Reflecting on the recognition, Marivate framed it as a collective achievement rather than an individual one. “When I look at this milestone, I don’t see an individual achievement. I see a mirror reflecting a vast, beautiful village of researchers, students and community-builders who chose to build a shared vision with me,” he said.
The computer science professor has become one of Africa’s leading voices in AI, particularly through his work advancing African language technologies and inclusive AI systems. His research has contributed to broader conversations around digital sovereignty, ethical AI and the role Africa should play in shaping emerging technologies rather than simply consuming them.

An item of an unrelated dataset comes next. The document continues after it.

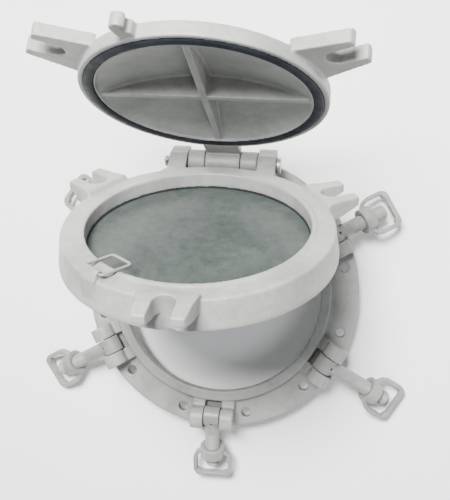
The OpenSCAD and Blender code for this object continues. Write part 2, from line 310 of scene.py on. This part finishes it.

Marivate said the defining moment in his career came when researchers began recognizing that African languages, histories and contexts were largely absent from global technological systems. “Seeing the rapid rise of movements like Masakhane and the Deep Learning Indaba proved that building localised AI tools was not just a niche academic exercise, but a societal necessity,” he said.
He argues that Africa cannot afford to remain on the margins of technological development. “AI in Africa should not be something that just happens to us from the outside. It must empower our youth, protect our digital sovereignty and solve local socio-economic challenges using our own data,” he said.
Marivate is a professor of computer science and holds the Absa data science chair at the University of Pretoria. His work focuses on using data science to address social challenges, spanning projects in science, energy, public safety and utilities, with a particular specialization in the intersection of machine learning and natural language processing. He is also credited as a co-founder of Lelapa AI, the South African AI research and product lab developing speech recognition tools for African languages.
His national recognition adds to a series of recent appointments. In February, Marivate was selected as one of 40 leading experts to serve on the United Nations’ Independent International Scientific Panel on AI. Earlier this month, he was appointed to the independent expert panel reviewing South Africa’s AI policy development process, announced by Communications Minister Solly Malatsi during his department’s budget vote.